Wednesday 26 July 2017

Why am I here?

What is my purpose here? Why am I doing this course? Why am I here, in this foreign land, studying speech pathology? These are the questions that have been echoing inside my head, haunting me for the past few weeks.
For starters, I didn't do as well as I had expected for Y2S1. My final grades did not meet the goals that I had set and it made me feel terrible with myself, because grades are something that have a rather important role in my identity. I used to think that doing well academically was one of my strengths, but my recent grades have shaken that belief and I'm worried I can't do well academically anymore. What other strengths do I have, if not my grades? I fear that the answer to that question is nothing and I cannot accept that. I'm supposed to be the "smart" one, the one that does well. If I'm not that, what am I? Stupid, useless and a parasite to society?
Then, there's my current performance in the profession I'm to undertake for the next 8.5 years. I conducted my first therapy session on Monday. For the first time in my life, I had to work with real clients, not the standardised patients that I had been practising with. My experience was...well, something that requires more than one adjective to describe. Firstly, it was daunting to plan a therapy session for clients that I have yet to meet. Without having a clue of their interests or how they were as people, I had to plan and prepare for a 45 minute session with them.
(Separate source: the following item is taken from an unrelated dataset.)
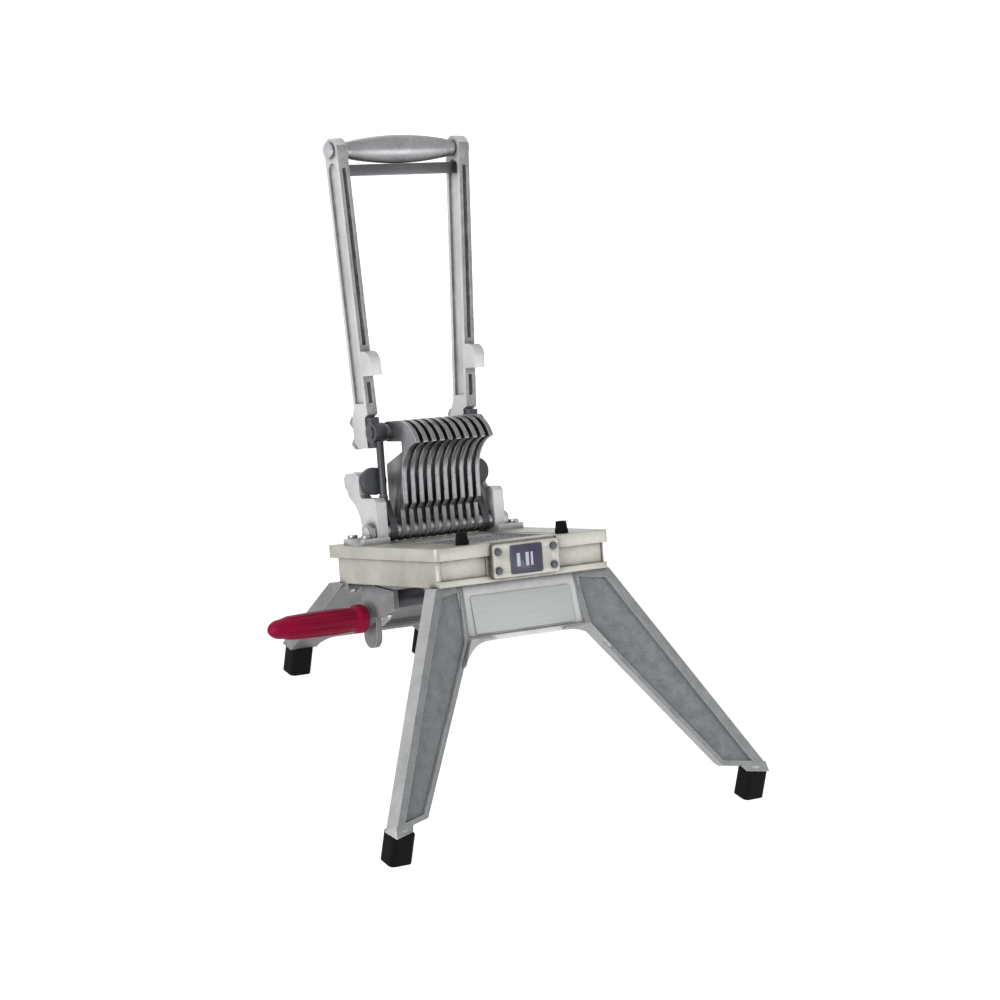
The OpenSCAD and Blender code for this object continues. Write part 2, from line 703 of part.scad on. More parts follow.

Already with just the therapy plans I had written, I received so much feedback from my Clinical Educator (CE) on what I had to work on. There's so much room for improvement. In other words, so many areas that I'm lacking in. I guess that is something I accepted pretty readily. After all, different CEs have different preferences and I can always learn to adopt a different writing style.
But the greatest obstacle lay in carrying out the therapy session. After conducting the session and receiving feedback from my CE, my confidence in my skills as a therapist was shattered. My guilt as a student clinician engulfed me. There were so many areas that I was doing terribly in. So many things that I was doing wrong. I don't feel qualified to work with clients yet, but I have to in order to get practice in the skills I need. My clients are going to be on the receiving end of the trial and error phase of a student. I feel inadequate to conduct therapy. What if the sessions I conduct have absolutely no effect on my clients and my sessions with them are an utter waste of time? These are real people and I'm dealing with them and their lives. If I mess up, I'm going to screw them up(at worst) or waste all their time(at best).
Why am I here? What if I'm not cut out to be a speech pathologist? What if this isn't right for me? I am petrified that I will fail the clinical section of this course. I truly am. I lie in my bed at night shaking, just thinking, "How am I ever going to manage being a professional speech therapist when I'm struggling so much as a student therapist?". I am terrified of failing this course, of having to go back home carrying my shame and a huge debt to repay. I don't see a way out of this and I'm really frightened that I screw up the lives of my clients, fail this course, then screw up the rest of my life. Sometimes I feel like I'm already in a living hell. And suicide won't fix this, because that just means my parents will be bogged down with the debt that I had incurred and there won't be any life insurance payouts. Why am I here? Why?